WORK INSTRUCTIONS:
Write out, precisely and in full, each line of the material.

### DATA EXTRACT

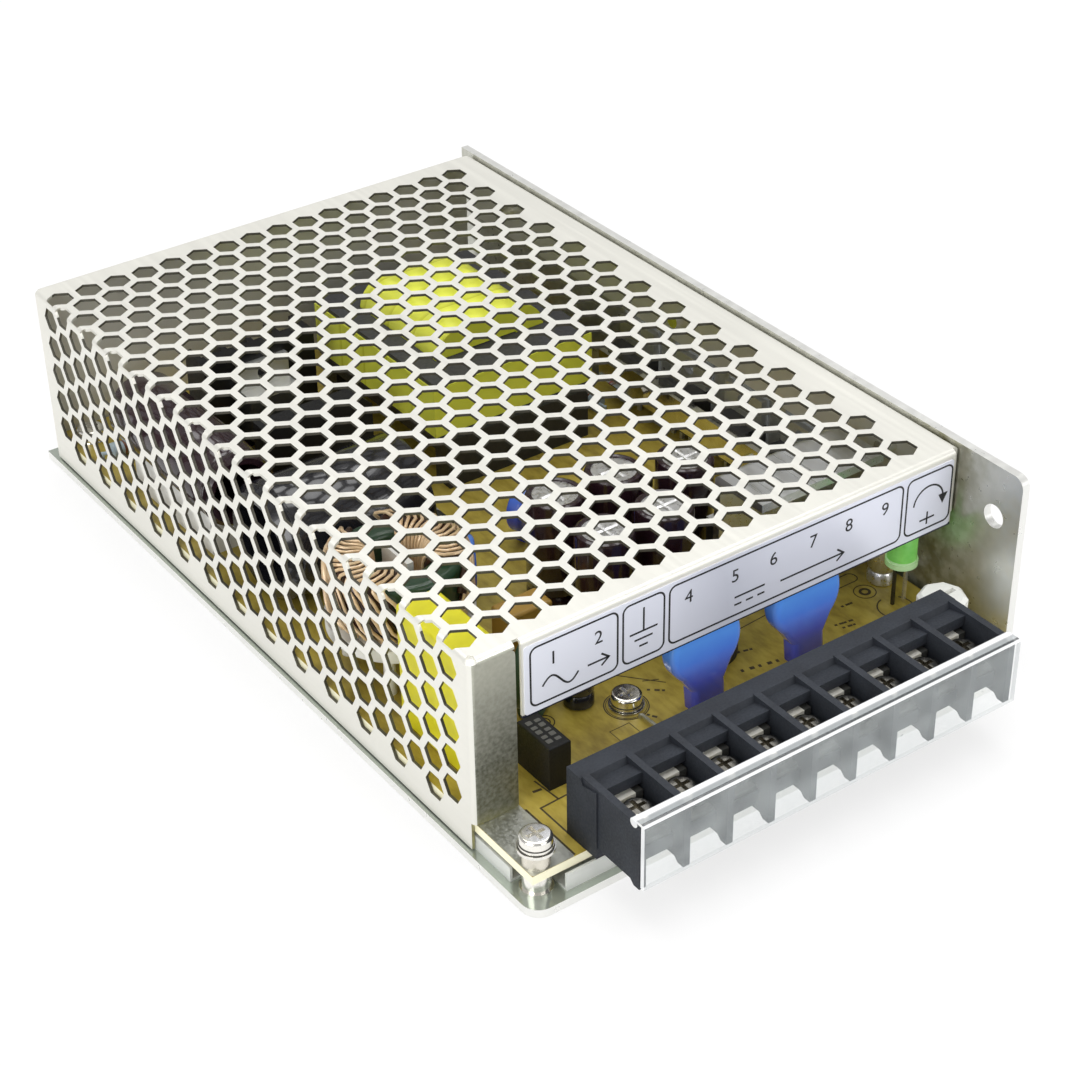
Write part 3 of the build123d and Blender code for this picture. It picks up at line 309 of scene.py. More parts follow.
def chassis_material():
    """Aluminium sheet, greener and smoother on the base, mottled deep inside the wall and darkened
    there with painted shade and a painted olive reflection of the board.
    """
    colour = (0.84, 0.84, 0.81)
    made = Surface("chassis_aluminium", colour, 0.3, metallic=0.7)
    plain = made.blotches(made.noise(0.03, detail=4.0), 0.15, (0.80, 0.80, 0.77), colour)
    rough = made.grey(made.noise(0.002, detail=4.0), 0.3, 0.7, 0.26, 0.4)
    a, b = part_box("chassis")
    skin = 3.0 * MM
    shaded_length = 50.0 * MM
    inner = made.both(made.looks_down("X"), made.above(made.axis("X"), b.x - skin))
    # Painted shade and a painted olive reflection of the board: the inner wall darkens from the front
    # opening inwards, with a mottle over it.
    deep = made.wavering(made.along("Y", a.y, a.y + shaded_length), 0.01, 0.08)
    pale_front = [(0.08, (0.66, 0.68, 0.66)), (0.22, (0.50, 0.50, 0.42))]
    shaded_olive_inside = [(0.4, (0.26, 0.25, 0.15)), (0.6, (0.5, 0.5, 0.44))]
    mottle = made.grey(made.noise(0.0022, detail=5.0), 0.4, 0.62, 0, 0.55)
    wall_shade_and_mottle = made.mix(mottle, made.ramp(deep, pale_front + shaded_olive_inside), (0.66, 0.66, 0.60))
    base = made.both(made.looks_up("Z"), made.below(made.axis("Z"), a.z + skin))
    made.feed("Base Color", made.mix(base, made.mix(inner, plain, wall_shade_and_mottle), (0.52, 0.57, 0.50)))
    made.feed("Roughness", made.math("MULTIPLY", rough, made.grey(base, 0, 1, 1.0, 0.35)))
    return made.material


def label_material():
    """Satin silver-blue film with a broad soft sheen painted along it: paler at the left, in painted
    shade towards the right.
    """
    colour = (0.76, 0.78, 0.87)
    made = Surface("label_film", colour, 0.32, metallic=0.2, Coat_Weight=0.3, Coat_Roughness=0.2)
    a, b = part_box("label")
    share = made.math("DIVIDE", made.math("SUBTRACT", made.axis("X"), a.x), b.x - a.x)
    cloud = made.math("MULTIPLY", made.noise(0.02, detail=1.0), 0.12)
    # Painted sheen and painted shade across the film, pale at the left and darker right of the
    # middle.
    painted_sheen_left = [(0.05, (0.80, 0.82, 0.90)), (0.36, (0.76, 0.78, 0.88))]
    shaded_right = [(0.5, (0.58, 0.60, 0.69)), (0.7, (0.72, 0.74, 0.84))]
    made.feed("Base Color", made.ramp(made.math("ADD", share, cloud), painted_sheen_left + shaded_right))
    made.bump(made.noise(0.0008), 0.000002, 0.3)
    return made.material


def plated_metal(name, colour=(0.93, 0.91, 0.85), roughness=0.16, grain=0.000001):
    """Bare or plated metal, slightly uneven in colour and shine."""
    made = Surface(name, colour, roughness, metallic=1.0)
    fine = made.noise(0.0006, detail=4.0)
    made.feed("Roughness", made.grey(fine, 0.3, 0.7, roughness * 0.7, roughness * 1.5))
    made.feed("Base Color", made.blotches(made.noise(0.0015), 0.1, darker(colour, 0.9), colour))
    made.bump(made.noise(0.0004), grain, 0.4)
    return made.material


def moulded(name, colour, roughness=0.45, grain=0.0004, depth=0.000008, spread=0.12, **values):
    """Moulded plastic or epoxy with a fine grain and slightly uneven colour."""
    made = Surface(name, colour, roughness, **values)
    made.feed("Base Color", made.blotches(made.noise(0.004), 0.2, darker(colour, 1 - spread), colour))
    fine = made.noise(grain, detail=2.0)
    made.feed("Roughness", made.grey(fine, 0.3, 0.7, roughness * 0.85, min(1.0, roughness * 1.2)))
    made.bump(fine, depth, 0.6)
    return made.material


def board_material():
    """Phenolic board: mottled brown faces and pale cut edges."""
    made = Surface("phenolic_board", (0.42, 0.32, 0.06), 0.38, Coat_Weight=0.35, Coat_Roughness=0.2)
    fibres = made.noise(0.0012, detail=6.0, stretch=(1, 0.4, 1))
    cloud = made.noise(0.012)
    blend = made.math("ADD", made.math("MULTIPLY", fibres, 0.5), made.math("MULTIPLY", cloud, 0.5))
    browns = [(0.35, (0.27, 0.195, 0.028)), (0.5, (0.43, 0.325, 0.05)), (0.68, (0.56, 0.44, 0.085))]
    edge = made.grey(made.axis("Z", "Normal"), 0.45, 0.55, 1, 0)
    made.feed("Base Color", made.mix(edge, made.ramp(blend, browns), (0.90, 0.86, 0.62)))
    made.bump(fibres, 0.00001, 0.5)
    return made.material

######

THE ANSWER:
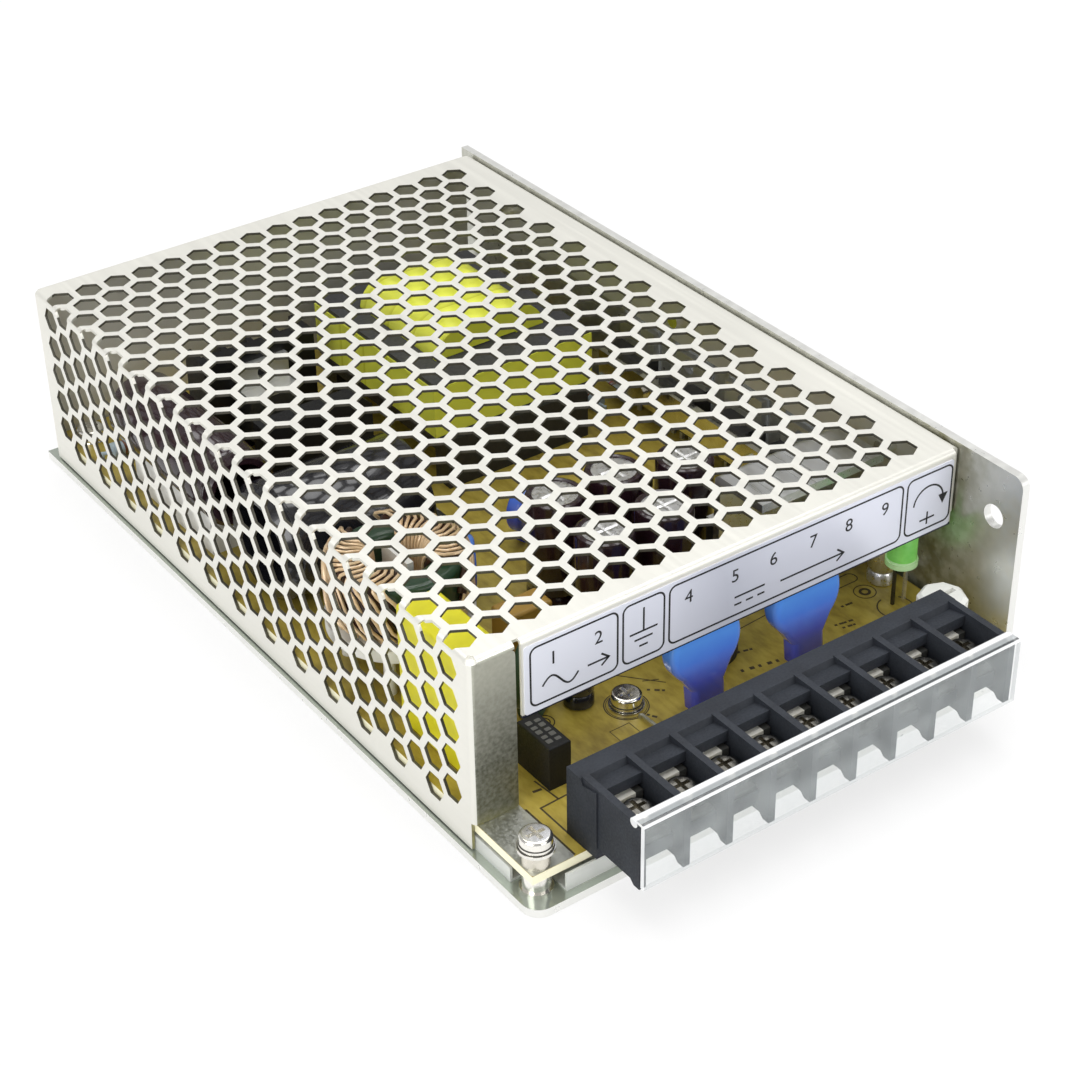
Write part 3 of the build123d and Blender code for this picture. It picks up at line 309 of scene.py. More parts follow.
def chassis_material():
    """Aluminium sheet, greener and smoother on the base, mottled deep inside the wall and darkened
    there with painted shade and a painted olive reflection of the board.
    """
    colour = (0.84, 0.84, 0.81)
    made = Surface("chassis_aluminium", colour, 0.3, metallic=0.7)
    plain = made.blotches(made.noise(0.03, detail=4.0), 0.15, (0.80, 0.80, 0.77), colour)
    rough = made.grey(made.noise(0.002, detail=4.0), 0.3, 0.7, 0.26, 0.4)
    a, b = part_box("chassis")
    skin = 3.0 * MM
    shaded_length = 50.0 * MM
    inner = made.both(made.looks_down("X"), made.above(made.axis("X"), b.x - skin))
    # Painted shade and a painted olive reflection of the board: the inner wall darkens from the front
    # opening inwards, with a mottle over it.
    deep = made.wavering(made.along("Y", a.y, a.y + shaded_length), 0.01, 0.08)
    pale_front = [(0.08, (0.66, 0.68, 0.66)), (0.22, (0.50, 0.50, 0.42))]
    shaded_olive_inside = [(0.4, (0.26, 0.25, 0.15)), (0.6, (0.5, 0.5, 0.44))]
    mottle = made.grey(made.noise(0.0022, detail=5.0), 0.4, 0.62, 0, 0.55)
    wall_shade_and_mottle = made.mix(mottle, made.ramp(deep, pale_front + shaded_olive_inside), (0.66, 0.66, 0.60))
    base = made.both(made.looks_up("Z"), made.below(made.axis("Z"), a.z + skin))
    made.feed("Base Color", made.mix(base, made.mix(inner, plain, wall_shade_and_mottle), (0.52, 0.57, 0.50)))
    made.feed("Roughness", made.math("MULTIPLY", rough, made.grey(base, 0, 1, 1.0, 0.35)))
    return made.material


def label_material():
    """Satin silver-blue film with a broad soft sheen painted along it: paler at the left, in painted
    shade towards the right.
    """
    colour = (0.76, 0.78, 0.87)
    made = Surface("label_film", colour, 0.32, metallic=0.2, Coat_Weight=0.3, Coat_Roughness=0.2)
    a, b = part_box("label")
    share = made.math("DIVIDE", made.math("SUBTRACT", made.axis("X"), a.x), b.x - a.x)
    cloud = made.math("MULTIPLY", made.noise(0.02, detail=1.0), 0.12)
    # Painted sheen and painted shade across the film, pale at the left and darker right of the
    # middle.
    painted_sheen_left = [(0.05, (0.80, 0.82, 0.90)), (0.36, (0.76, 0.78, 0.88))]
    shaded_right = [(0.5, (0.58, 0.60, 0.69)), (0.7, (0.72, 0.74, 0.84))]
    made.feed("Base Color", made.ramp(made.math("ADD", share, cloud), painted_sheen_left + shaded_right))
    made.bump(made.noise(0.0008), 0.000002, 0.3)
    return made.material


def plated_metal(name, colour=(0.93, 0.91, 0.85), roughness=0.16, grain=0.000001):
    """Bare or plated metal, slightly uneven in colour and shine."""
    made = Surface(name, colour, roughness, metallic=1.0)
    fine = made.noise(0.0006, detail=4.0)
    made.feed("Roughness", made.grey(fine, 0.3, 0.7, roughness * 0.7, roughness * 1.5))
    made.feed("Base Color", made.blotches(made.noise(0.0015), 0.1, darker(colour, 0.9), colour))
    made.bump(made.noise(0.0004), grain, 0.4)
    return made.material


def moulded(name, colour, roughness=0.45, grain=0.0004, depth=0.000008, spread=0.12, **values):
    """Moulded plastic or epoxy with a fine grain and slightly uneven colour."""
    made = Surface(name, colour, roughness, **values)
    made.feed("Base Color", made.blotches(made.noise(0.004), 0.2, darker(colour, 1 - spread), colour))
    fine = made.noise(grain, detail=2.0)
    made.feed("Roughness", made.grey(fine, 0.3, 0.7, roughness * 0.85, min(1.0, roughness * 1.2)))
    made.bump(fine, depth, 0.6)
    return made.material


def board_material():
    """Phenolic board: mottled brown faces and pale cut edges."""
    made = Surface("phenolic_board", (0.42, 0.32, 0.06), 0.38, Coat_Weight=0.35, Coat_Roughness=0.2)
    fibres = made.noise(0.0012, detail=6.0, stretch=(1, 0.4, 1))
    cloud = made.noise(0.012)
    blend = made.math("ADD", made.math("MULTIPLY", fibres, 0.5), made.math("MULTIPLY", cloud, 0.5))
    browns = [(0.35, (0.27, 0.195, 0.028)), (0.5, (0.43, 0.325, 0.05)), (0.68, (0.56, 0.44, 0.085))]
    edge = made.grey(made.axis("Z", "Normal"), 0.45, 0.55, 1, 0)
    made.feed("Base Color", made.mix(edge, made.ramp(blend, browns), (0.90, 0.86, 0.62)))
    made.bump(fibres, 0.00001, 0.5)
    return made.material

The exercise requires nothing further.